1994 год. Актерский агент Джон Кросби заметил Терон в банке, где она устроила скандал, потому что клерк отказался обналичить чек, присланный актрисе матерью из ЮАР. Кросби ввел Терон в кинобизнес. Но скоро Терон рассталась с ним, потому что он предлагал лишь роли для бывших моделей. «А мне хотелось рассказывать важные и поучительные истории», – признается Шарлиз.

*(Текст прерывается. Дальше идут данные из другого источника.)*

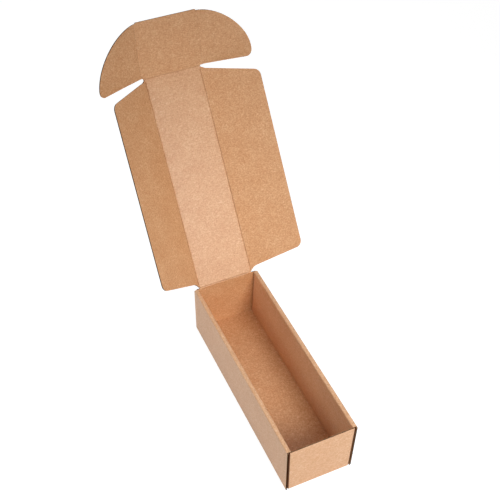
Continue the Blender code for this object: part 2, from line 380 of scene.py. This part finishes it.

2003 год. Эйлин Вурнос, серийная убийца мужчин, психопатка и проститутка, – самая значительная роль Терон. Для съемок в «Монстре» актриса кардинально изменила внешность. Но и не только – всю свою психофизику, потому что считала этот фильм именно «важной и поучительной историей». Критики назвали эту роль одной из лучших в истории американского кино, с чем согласилась и Киноакадемия, присудившая Терон «Оскар».